A Longman's beaked whale (Indopacetus pacificus) strands in Maui, Hawaii, with 
first case of morbillivirus in the central Pacific


West, K. L., Sanchez, S., Rotstein, D., Robertson, K. M., Dennison, S., Levine, 
G., Davis, N., Schofield, D., Potter, C. W. and Jensen, B. (2012), A Longman's 
beaked whale (Indopacetus pacificus) strands in Maui, Hawaii, with first case 
of morbillivirus in the central Pacific. Marine Mammal Science. doi: 
10.1111/j.1748-7692.2012.00616.x


Author Information

1 College of Natural and Computational Sciences, Hawai'i Pacific University, 
Kaneohe, Hawaii, U.S.A

2  Department of Infectious Diseases, College of Veterinary Medicine, 
University of Georgia, Athens, Georgia, U.S.A

3 Olney, Maryland, U.S.A

4 Protected Resources Division, Southwest Fisheries Science Center, National 
Marine Fisheries Services, NOAA, La Jolla, California, U.S.A

5 Marine Mammal Radiology, San Francisco, California, U.S.A

6 Kailua, Hawaii, U.S.A

7 Pacific Islands Regional Office, National Marine Fisheries Service, Honolulu, 
Hawaii, U.S.A

8 Department of Vertebrate Zoology, National Museum of Natural History, 
Smithsonian Institution, Washington, DC, U.S.A

*Corresponding author (e-mail: kw...@hpu.edu).

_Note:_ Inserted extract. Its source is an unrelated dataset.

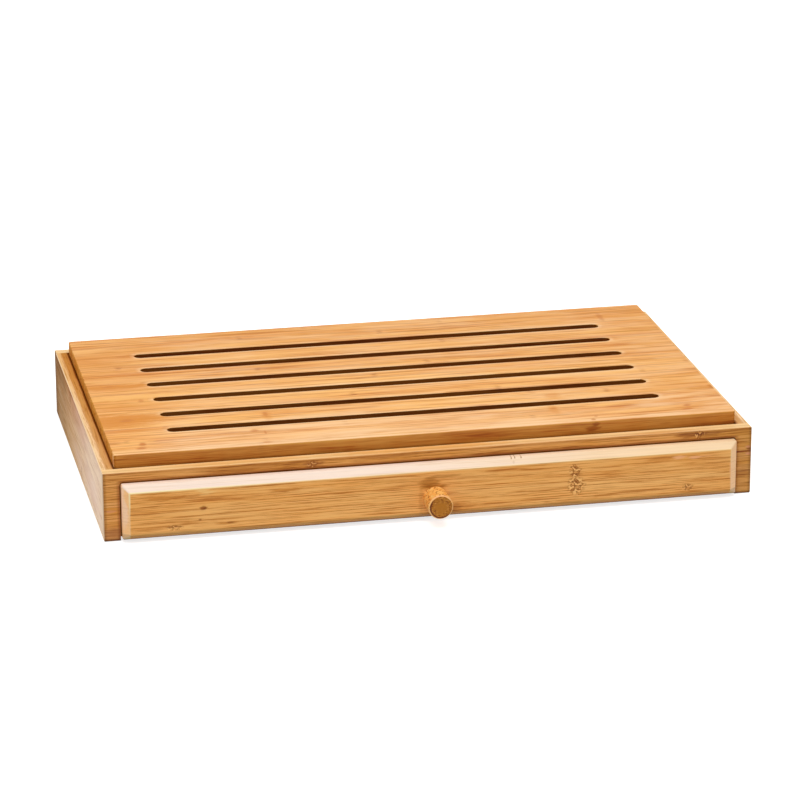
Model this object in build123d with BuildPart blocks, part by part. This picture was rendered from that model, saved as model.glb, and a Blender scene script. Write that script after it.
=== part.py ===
from build123d import *
import os

# Bread board with crumb catcher: a bamboo box open at the top, a loose slotted board lying in it
# and a crumb drawer that draws out of its front.
# Millimetres, +Z up, front towards -Y, origin in the middle of the box's underside.

os.makedirs("parts", exist_ok=True)

overrun = 1            # how far every cut runs past the wood it leaves

# Box
box_width = 420
box_depth = 255
wall_height = 45
wall = 8
box_edge_radius = 0.9
front_rail_height = 6.2
stile_width = 10.6
opening_corner_radius = 2.2
floor_thickness = 3
floor_rebate = 4
ledge_width = 9
ledge_height = 9
ledge_chamfer = 0.6
guide_height = 12
guide_chamfer = 1

# Cutting board
board_thickness = 16
board_proud = 8.3
board_side_gap = 0.7
board_end_gap = 1.2
board_corner_radius = 2
board_edge_radius = 0.6
board_foot_chamfer = 0.8
slot_count = 6
slot_width = 8.8
slot_end_margin = 39.6
slot_row_margin = 41.5
slot_rim_chamfer = 0.4

# Drawer front
front_side_gap = 0.7
front_top_gap = 0.9
front_foot_gap = 2
front_proud = 7
front_stop_gap = 0.3
bevel_width = 4.5
bevel_foot_width = 3.1
bevel_depth = 3.4
front_corner_radius = 1
field_corner_radius = 0.8
front_edge_radius = 0.5
front_overhang = 4

# Drawer tray
tray_wall = 7
tray_run_gap = 0.3
tray_top_gap = 1.5
tray_back_gap = 4
tray_guide_gap = 0.8
tray_tail = 5
tray_edge_chamfer = 0.6
tray_floor_thickness = 3
tray_floor_lift = 2.5
tray_groove_depth = 3
tray_floor_play = 0.3
front_housing_depth = 4
back_housing_depth = 3
housing_play = 0.2

# Knob and its screw
knob_diameter = 16
knob_length = 17
knob_rim_radius = 1.8
knob_seat_chamfer = 0.4
screw_diameter = 3.5
screw_play = 0.2
screw_pilot_play = 0.1
screw_bite = 11
screw_tip_length = 3
screw_head_diameter = 7
screw_head_height = 2.2
screw_sink = 2.6
screw_slot_width = 1
screw_slot_depth = 1.2

# Dowels
dowel_diameter = 4
dowel_length = 20
dowel_play = 0.1
dowel_end_play = 0.4
dowel_panel_share = 0.625
corner_dowel_shares = (0.27, 0.73)

# Box places
box_front = -box_depth / 2
box_back = box_depth / 2
inner_width = box_width - 2 * wall
inner_depth = box_depth - 2 * wall
inner_front = box_front + wall
opening_width = box_width - 2 * stile_width
opening_height = wall_height - front_rail_height
floor_width = inner_width + 2 * floor_rebate

# Board places
board_width = inner_width - 2 * board_side_gap
board_depth = inner_depth - 2 * board_end_gap
board_under = wall_height + board_proud - board_thickness
slot_length = board_width - 2 * slot_end_margin
slot_pitch = (board_depth - 2 * slot_row_margin) / (slot_count - 1)
ledge_under = board_under - ledge_height

# Drawer places
front_width = opening_width - 2 * front_side_gap
front_height = opening_height - front_top_gap - front_foot_gap
field_height = front_height - bevel_width - bevel_foot_width
front_face = box_front - front_proud
front_shoulder = front_face + bevel_depth
front_inside = inner_front - front_stop_gap
tray_width = front_width - 2 * front_overhang
tray_inner_width = tray_width - 2 * tray_wall
tray_foot = floor_thickness + tray_run_gap
tray_height = ledge_under - tray_top_gap - tray_foot
tray_front = front_inside - front_housing_depth
tray_end = box_back - wall - tray_back_gap
tray_back_face = tray_end - tray_tail - tray_wall
tray_floor_under = tray_foot + tray_floor_lift
groove_width = tray_inner_width + 2 * tray_groove_depth
guide_width = (inner_width - tray_width) / 2 - tray_guide_gap
knob_height = tray_foot + tray_height / 2
knob_axis = Axis((0, 0, knob_height), (0, -1, 0))

# Corner dowels, placed as (across, up) on a plane that faces the front
dowel_hole_radius = (dowel_diameter + dowel_play) / 2
dowel_in_panel = wall * dowel_panel_share
corner_dowel_places = [
    (side * (box_width - wall) / 2, share * wall_height)
    for side in (-1, 1)
    for share in corner_dowel_shares
]


def facing_front(y):
    """Plane at y that faces the front: its x runs to the right and its y runs up."""
    return Plane.XZ.offset(-y)


def facing_right(x):
    """Plane at x that faces right: its x runs to the back and its y runs up."""
    return Plane.YZ.offset(x)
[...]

Article first published online: 9 OCT 2012

Marine Mammal Science

http://onlinelibrary.wiley.com/doi/10.1111/j.1748-7692.2012.00616.x/full


The Longman's beaked whale (Indopacetus pacificus) is one of the world's most 
poorly known whales. Until 1999 this species had not been identified from 
either a live or a dead whale and was known only from the holotype skull 
collected from Queensland, Australia in 1882 (Longman 1926) and one additional 
skull from Somalia (Azzaroli 1968). After a detailed assessment of photographs 
of an unidentified tropical “bottlenose whale” (Pitman et al. 1999), and later 
genetic confirmation of species identity from stranded animals (Dalebout et al. 
2003), at sea identification of this species became possible and sighting 
reports are no longer uncommon in subtropical and tropical waters, especially 
in the Indian Ocean (Pitman et al. 1999, Anderson et al. 2006). In the Pacific, 
a few sighting reports suggest that Longman's beaked whales inhabit Hawaiian 
waters in low abundance (Shallenberger 1981, Barlow 2006, McSweeney et al. 
2007). However, specimens remain scarce and to date this species is known from 
less than 10 confirmed strandings world-wide (Pitman 2009). This is the first 
report on a stranding and necropsy findings from a Longman's beaked whale from 
the Hawaiian archipelago and confirms the presence of this species in waters of 
the United States. This is the only case of a Longman's beaked whale stranding 
world-wide where the response included collection of morphometrics, computed 
tomography (CT) scanning, gross necropsy, histopathology, genetics, and 
molecular diagnostics for pathogens.